Cuperlo si fida e accetta la promessa di cambiare l’Italicum, “a babbo morto”. Ovvero dopo il referendum. Quindi, voterà sì, come se le riforme referendarie non fossero di per sé un problema, ma solo in combinato con l’Italucm. Criticare Cuperlo è difficile, tanto è accattivante – un un era di chiassoso carisma – la sua colta mitezza. Ma non convince la sua decisione di desistere nell’opporsi a questo referendum, basata su una promessa così flebile. E ignorando completamente la manipolazione della Costituzione che avverrebbe in caso di prevalenza del sì.
Allora perché l’ha fatto? Escludiamo subito l’ingenuità, che non s’addice a un politico navigato come lui. Escludiamo il complotto, troppo volgare per la sua innata classe. Resta la sua avversione del conflitto, che comporta il rischio di trovarsi all’addiaccio, fuori dal confort delle tiepide terme del PD, dove si discute, ma tutti immersi nella vasca riscaldata del grande partito.
Il conflitto, invece, comporta una imprudente separazione. Cioè ripartire, rimettere in discussione le proprie relazioni, riconfigurare le proprie scelte.

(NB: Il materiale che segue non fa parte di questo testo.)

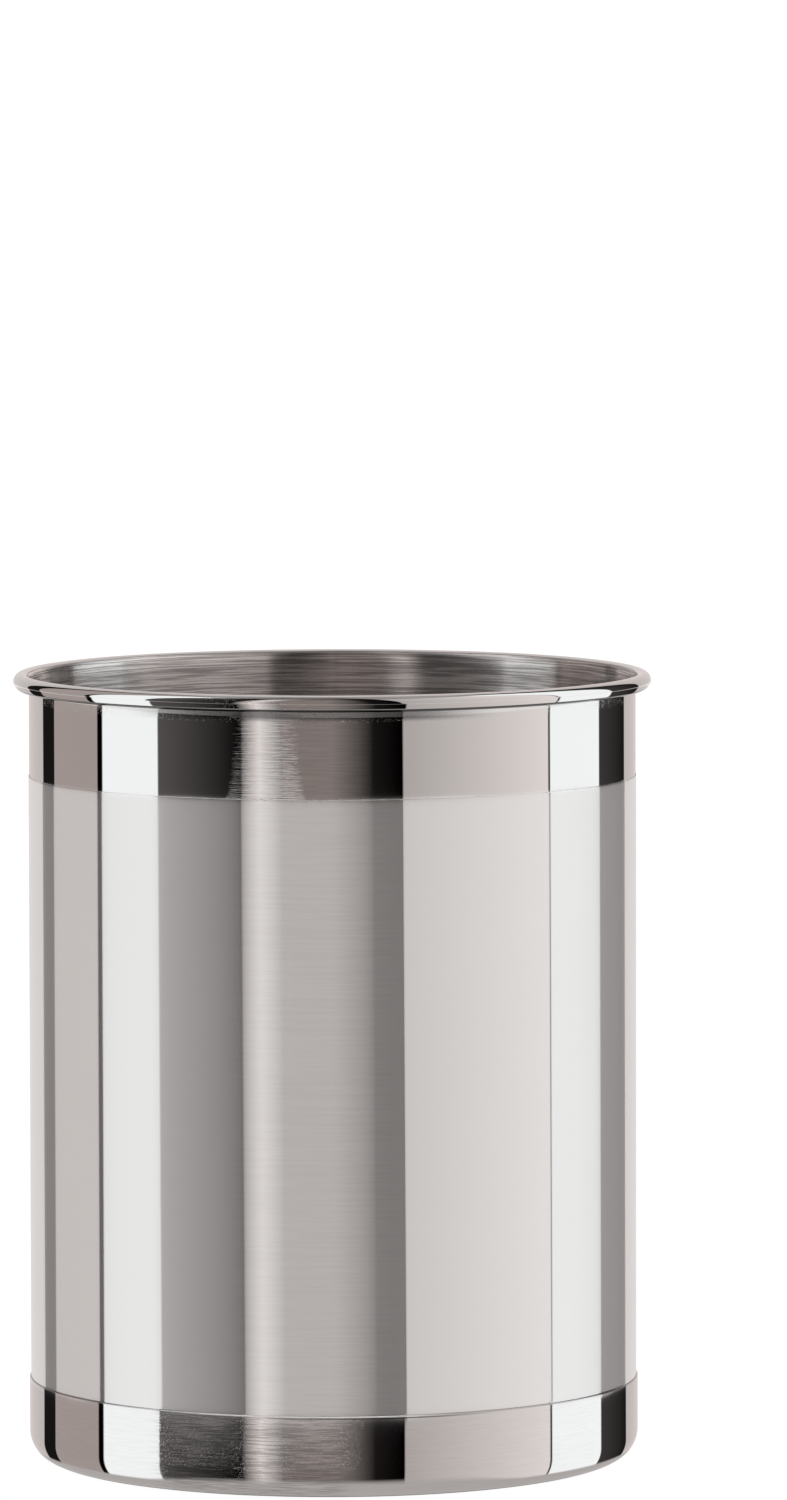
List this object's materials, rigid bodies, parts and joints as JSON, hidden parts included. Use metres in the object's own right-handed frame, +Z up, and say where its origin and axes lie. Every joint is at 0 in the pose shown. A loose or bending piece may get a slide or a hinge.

Ce lo vedete voi Cuperlo esposto a queste intemperie come è successo a Civati, Fassina, D’Attorre ed altri dissidenti fuoriusciti dal PD? No, piuttosto fa una comparsata unitaria a Piazza del Popolo e si accontenta di un documento scritto con l’inchiostro simpatico. Che evapora con la fatidica motivazione dell’inadempimento delle promesse per il “mutato contesto”. Un documento che non sarà mai smentito dall’astuto Renzi, ma sempre rimandato a quando “si creeranno le condizioni”.
Insomma, il figliuol prodigo è ritornato a casa. Alla Leopolda si festeggia.
Non mi stupirei se Radio Maria Elena Boschi dicesse che Brunetta è la punizione divina per la resistenza di Bersani.